In February, energy companies Kellogg Brown & Root LLC and its former parent, Halliburton Co., agreed to pay a total of $579 million for U.S. charges involving bribery of officials in Nigeria. KBR pleaded guilty to charges involved in the case. As part of the settlement, the federal government agreed not to prosecute Halliburton.
The Justice Department probes can be particularly extensive during merger-and-acquisition activity. As a result, companies are becoming increasingly careful to scrutinize their own practices when a deal is brewing to ensure they don't inherit a bribery problem. Just two weeks ago, Sun Microsystems-- which is in the midst of a potential $7.4 billion purchase by Oracle Corp. -- said in a regulatory filing that it might have violated bribery laws in an unnamed country.
The two companies declined to elaborate on whether the potential violations would affect the deal.
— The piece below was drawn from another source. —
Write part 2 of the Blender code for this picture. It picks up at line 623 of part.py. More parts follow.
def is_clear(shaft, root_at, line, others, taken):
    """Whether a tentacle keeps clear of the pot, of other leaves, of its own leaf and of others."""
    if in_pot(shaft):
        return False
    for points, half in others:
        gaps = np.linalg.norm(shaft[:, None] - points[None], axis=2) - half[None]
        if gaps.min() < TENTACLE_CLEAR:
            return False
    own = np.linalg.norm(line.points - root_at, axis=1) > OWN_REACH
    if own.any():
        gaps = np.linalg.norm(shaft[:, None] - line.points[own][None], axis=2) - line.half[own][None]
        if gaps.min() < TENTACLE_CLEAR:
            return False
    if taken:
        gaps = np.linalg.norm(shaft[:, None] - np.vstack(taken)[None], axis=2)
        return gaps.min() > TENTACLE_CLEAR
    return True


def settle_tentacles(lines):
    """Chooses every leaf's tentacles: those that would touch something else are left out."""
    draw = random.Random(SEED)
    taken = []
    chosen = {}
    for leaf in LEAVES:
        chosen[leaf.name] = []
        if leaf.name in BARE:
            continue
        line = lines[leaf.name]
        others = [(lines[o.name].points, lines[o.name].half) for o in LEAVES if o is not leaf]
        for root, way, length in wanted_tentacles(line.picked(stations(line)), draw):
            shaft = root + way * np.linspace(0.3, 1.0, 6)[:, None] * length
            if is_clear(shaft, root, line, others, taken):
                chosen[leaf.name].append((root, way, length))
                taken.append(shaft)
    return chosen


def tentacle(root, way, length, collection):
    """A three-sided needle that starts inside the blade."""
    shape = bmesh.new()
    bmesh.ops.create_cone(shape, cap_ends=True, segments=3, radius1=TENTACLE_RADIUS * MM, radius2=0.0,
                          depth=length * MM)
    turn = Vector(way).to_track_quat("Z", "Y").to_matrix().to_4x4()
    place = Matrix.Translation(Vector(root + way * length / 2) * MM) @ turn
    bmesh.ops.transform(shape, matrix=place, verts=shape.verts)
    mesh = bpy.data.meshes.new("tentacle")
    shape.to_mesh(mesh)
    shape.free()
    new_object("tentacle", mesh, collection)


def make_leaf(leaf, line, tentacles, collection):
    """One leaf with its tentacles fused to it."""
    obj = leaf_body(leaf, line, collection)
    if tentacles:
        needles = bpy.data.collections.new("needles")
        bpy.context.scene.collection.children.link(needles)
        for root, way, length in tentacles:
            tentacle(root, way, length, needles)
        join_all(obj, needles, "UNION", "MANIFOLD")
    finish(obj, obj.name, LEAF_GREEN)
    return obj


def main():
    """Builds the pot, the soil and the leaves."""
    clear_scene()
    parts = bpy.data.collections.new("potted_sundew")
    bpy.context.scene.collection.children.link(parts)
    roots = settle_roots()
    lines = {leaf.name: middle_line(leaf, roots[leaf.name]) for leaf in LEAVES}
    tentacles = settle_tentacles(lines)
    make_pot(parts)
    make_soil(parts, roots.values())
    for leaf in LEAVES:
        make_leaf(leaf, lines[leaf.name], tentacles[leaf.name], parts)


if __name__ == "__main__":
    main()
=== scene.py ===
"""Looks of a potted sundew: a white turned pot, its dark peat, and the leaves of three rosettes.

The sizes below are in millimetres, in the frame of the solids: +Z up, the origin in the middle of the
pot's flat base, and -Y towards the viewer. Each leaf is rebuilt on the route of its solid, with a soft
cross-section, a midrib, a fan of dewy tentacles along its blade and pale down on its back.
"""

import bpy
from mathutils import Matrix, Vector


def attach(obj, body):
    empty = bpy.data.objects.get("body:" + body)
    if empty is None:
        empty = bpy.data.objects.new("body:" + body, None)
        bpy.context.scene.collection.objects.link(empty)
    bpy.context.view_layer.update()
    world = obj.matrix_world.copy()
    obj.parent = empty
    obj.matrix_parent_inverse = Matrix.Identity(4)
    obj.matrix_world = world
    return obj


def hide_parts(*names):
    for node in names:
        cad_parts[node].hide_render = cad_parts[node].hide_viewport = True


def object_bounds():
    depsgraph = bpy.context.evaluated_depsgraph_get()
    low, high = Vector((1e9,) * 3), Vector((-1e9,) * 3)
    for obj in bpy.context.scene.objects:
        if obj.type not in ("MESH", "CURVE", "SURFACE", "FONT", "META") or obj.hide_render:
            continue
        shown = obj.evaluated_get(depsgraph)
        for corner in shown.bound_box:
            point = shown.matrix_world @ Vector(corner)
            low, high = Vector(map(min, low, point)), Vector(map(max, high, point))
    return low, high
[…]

Oracle has said in an SEC filing that Sun informed it of the matter.
Hiring a consultant to ferret out trouble internally can be costly. One global investigative firm, Nardello & Co., says it starts its billing at about $7,500 for each employee a company wants to scrutinize. The bill can rise quickly if the employee works in multiple countries.
After Weatherford International Ltd., an oil and gas company, reported in an SEC filing in 2007 that it might have a bribery problem with a European subsidiary, it started sending compliance officers to some of the 100 countries where it operates, to train many of its 45,000 employees, according to a person familiar with the company.
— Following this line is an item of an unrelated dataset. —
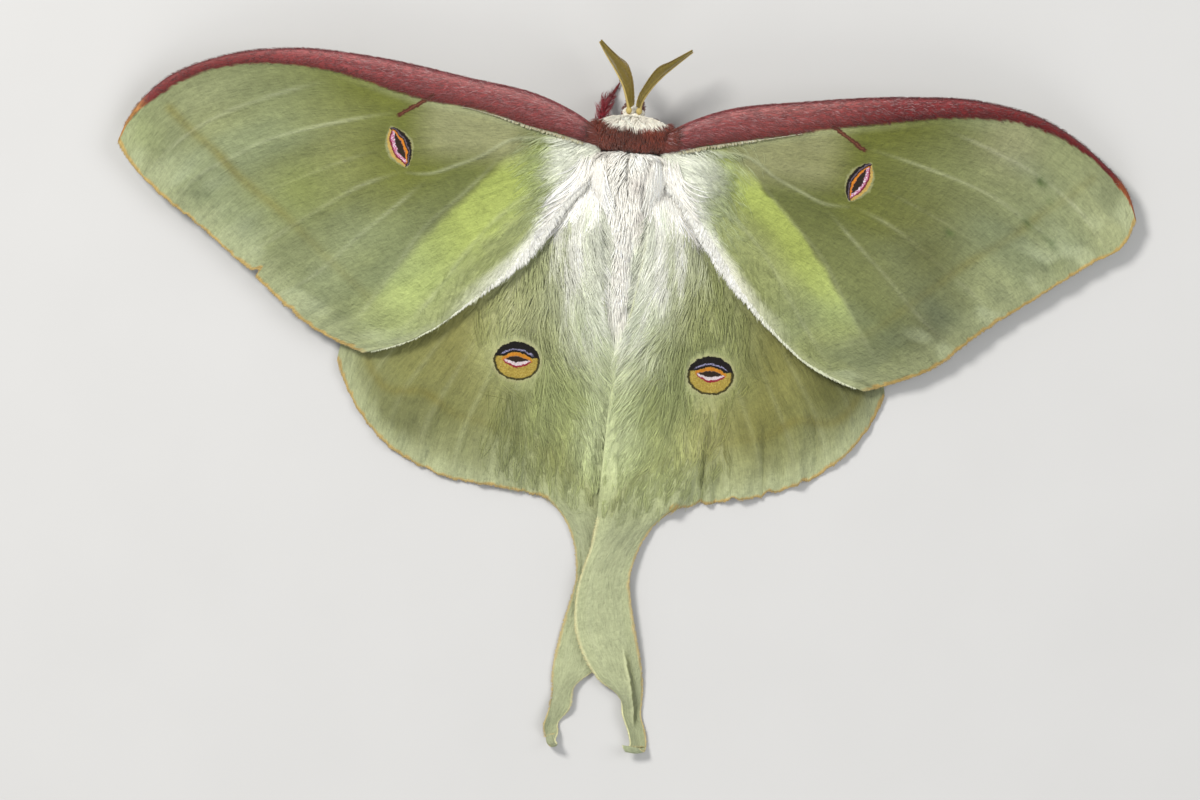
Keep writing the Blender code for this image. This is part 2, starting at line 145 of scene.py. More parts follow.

A spokesman at Siemens, which paid the largest foreign-bribery fine to date, said the cost of addressing its own corruption allegations was nearly as much as its total fine of €1.22 billion ($1.7 billion), including fines to the German government. The company is spending more money now on compliance programs and a government-mandated monitor.
A Siemens spokesman said in an email that it's wise for a company "to have an adequate compliance system in place and a corporate culture that stands for clean business."